Residence Life made very clear that we freshmen had been raised in a manner that imbued us with hateful understandings. We needed to be purged and Residence Life was mercifully going to do the purging....

It was about 8:30 on a Monday night and my roommate and I were both at hard work in our dorm room. He was engrossed in a lab write-up that was due the next morning for his one of his mechanical engineering classes and I was inching my way through a paper on Alexis de Tocqueville for my Honors colloquium. Then Lori, our Resident Assistant, appeared in the doorway and gave a quick knock. "Mandatory floor meeting downstairs in five minutes, guys," she said. "Let's go."

We complained—like everyone on the floor—but at the end of five minutes, my roommate and I—like everyone else—tramped on down to the basement lounge. Sometimes mandatory floor meeting notices were announced by bright, colorful pieces of paper posted on bathroom doors, but this one was a surprise....

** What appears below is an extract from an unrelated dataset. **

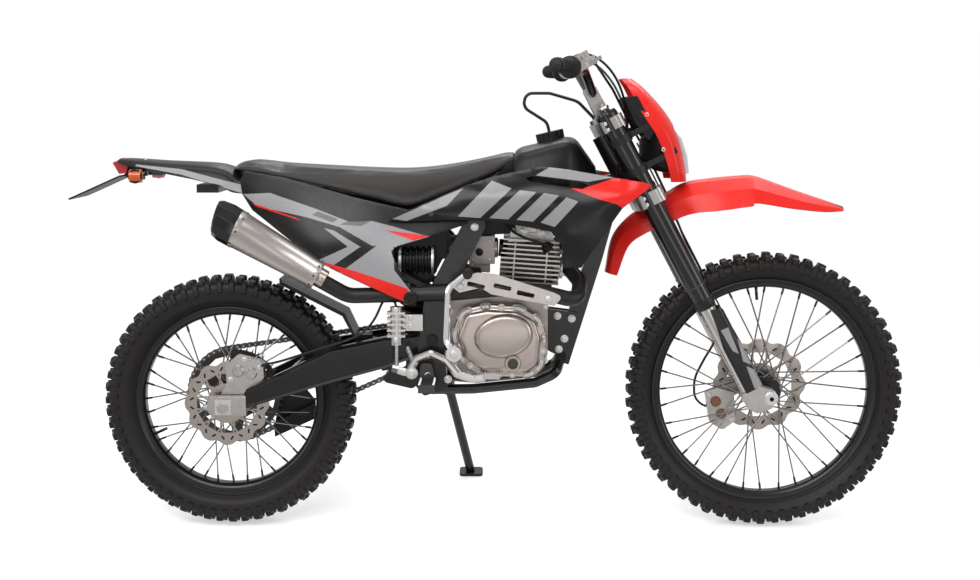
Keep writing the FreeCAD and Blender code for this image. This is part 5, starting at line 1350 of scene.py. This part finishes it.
class MOTORCYCLE_OT_engine_details(bpy.types.Operator):
    """Clutch cover, screws, plugs, clamps, spark plug cap and lead, airbox sides, and black plates that paint
    the shade in the gaps round the carburettor and under the tank
    """

    bl_idname = "motorcycle.engine_details"
    bl_label = "Engine details"

    def execute(self, context):
        corners = [(568, 505, 40), (592, 570, 30), (650, 586, 30), (740, 581, 40), (790, 550, 30),
                   (804, 500, 30), (796, 430, 30), (765, 404, 24), (640, 404, 30), (585, 450, 30)]
        rim = outline(corners, steps=8)[:, ::2]
        middle = np.array([688.0, 496.0])
        rings = []
        for inset, y in ((0, -96), (0, -130), (1.4, -134.6), (4.5, -137.2), (9, -138), (15, -138),
                         (17, -139.5), (19, -143.5), (22.5, -146), (32, -147)):
            away = rim - middle
            q = middle + away * (1 - inset / np.linalg.norm(away, axis=1, keepdims=True))
            rings.append(np.insert(q, 1, y, 1))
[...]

Lori passed out a blank sheet of paper and told us to number it, leaving spaces for our answers. She announced that we were going to expose our prejudices and stereotypes about other races and in so doing learn more about diversity. To this end, she instructed us that she was going to read off a list of minorities and ethnicities for each number, and that we (working in pairs) were to write down all the stereotypes and prejudices we could think of for each category. After trading incredulous looks with each other ("Really? You took me away from studying Tocqueville to have me write down all the most offensive labels I've ever heard? Seriously?"), students then pooled their resources and for the next ten minutes went to work thinking of all the slurs, epithets, and bigoted comments used to demean not only African Americans, Asians, Italians, Jews, Hispanics, and Poles, but also, gay and lesbian persons, and persons of other alternative lifestyles. When it was finished, Lori said something to the effect of, "Look how bigoted and prejudiced even us college students can be," and "isn't it a shock that even us who are being educated can think of all these slurs and stereotypes?"

I was pretty hot under the collar by this point. I'd lived with these forty kids for about 6 months at this point, thought I knew them pretty well, and really didn't think that any of them actually believed these prejudices about any of the minorities we discussed.... If the program was intended to show us the light of our own inherent racism, I think it actually backfired. For as my one friend commented, "Wow! I never realized how few racial slurs I knew for Jews before this activity."

I had that Tocqueville paper waiting for me upstairs, but I was pretty annoyed and was about to say so when my roommate leaned over and whispered, "Don't drag this out any longer than it has to be. We all want to get outta here. Let's just do the program so we can be done with it because I've got work to do." Looking around the room, I could see the same sentiment mirrored in the faces of my other friends on the floor....

Apparently this exercise was deemed successful enough (see presentation) by the Residence Life staff that it was incorporated into the 2007–2008 version of the mandatory ResLife curriculum for 7,000 students in the dorms. The exercise, "Surrounded by Stereotypes," became one of the "Whole New World Diversity Training" activities.

I am still amazed—and horrified—when I read personal accounts like Bill's. Fortunately, this exercise does not seem to appear in the 2008–2009 ResLife educational program.